Regular coins, also known as cryptocurrencies, are digital
or virtual forms of currency that use cryptography for security. They are
decentralized systems that allow for secure, peer-to-peer transactions to take
place over the internet. These coins have intrinsic value and are often created
to solve real-world problems. For example, Bitcoin was created as a digital
alternative to traditional currencies, while Ethereum was designed to
facilitate smart contracts and distributed applications without downtime, fraud,
control, or interference from a third party.

On the other hand, meme coins are a type of cryptocurrency
that started as a joke or meme but have gained popularity and value. The most
well-known meme coin is Dogecoin, which started as a joke based on the popular
„Doge“ internet meme featuring a Shiba Inu dog. Despite its origins,
Dogecoin has become a legitimate investment for some, with high-profile
endorsements from figures like Elon Musk.

The primary difference between regular coins and meme coins
lies in their purpose and perceived value. Regular coins are generally backed
by a solid project, a team of developers, and a clear roadmap for future
development. They have practical uses and offer solutions to existing problems.

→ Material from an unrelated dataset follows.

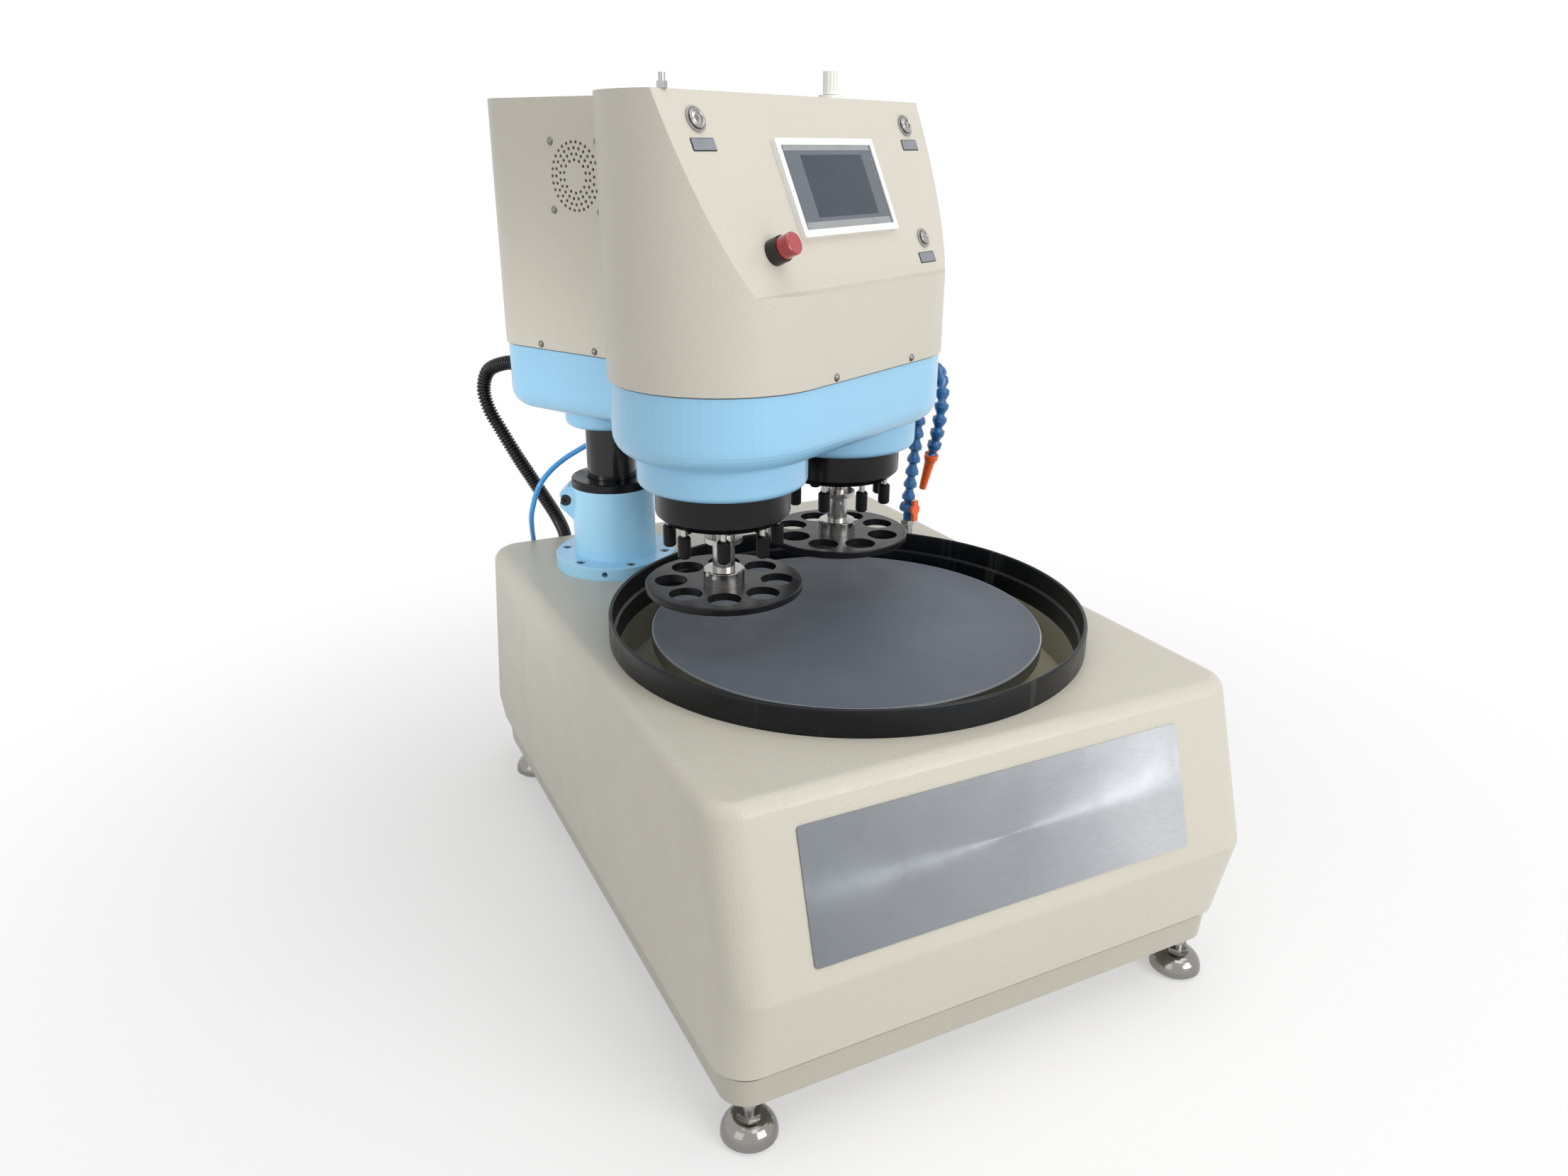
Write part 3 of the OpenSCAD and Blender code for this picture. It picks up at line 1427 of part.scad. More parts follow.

Meme coins, however, often lack this substantive backing.
Their value is primarily driven by internet trends and social media hype rather
than underlying technology or utility. This makes them highly volatile and
risky investments.

Tips for Investing in Cryptocurrencies

  1. Do Your Research: Before
    investing in any cryptocurrency, whether it’s a regular coin or a meme
    coin, it’s essential to do thorough research. Understand what you’re
    investing in, the technology behind it, and its potential use cases.
  2. Diversify Your Portfolio: Don’t
    put all your eggs in one basket. Diversifying your investments can help
    mitigate risk.
  3. Invest What You Can Afford to
    Lose: Cryptocurrencies are highly volatile. Only invest money that you can
    afford to lose.
  4. Stay Updated: The world of
    cryptocurrencies is fast-paced and ever-changing. Stay updated with news
    and developments in the crypto space.
  5. Be Wary of Hype: Meme coins can
    be particularly susceptible to hype and speculation. Be cautious and don’t
    let FOMO (Fear of Missing Out) drive your investment decisions.

In conclusion, while both regular coins and meme coins have
their place in the cryptocurrency landscape, they cater to different types of
investors with varying risk appetites. It’s crucial to understand these
differences and make informed investment decisions.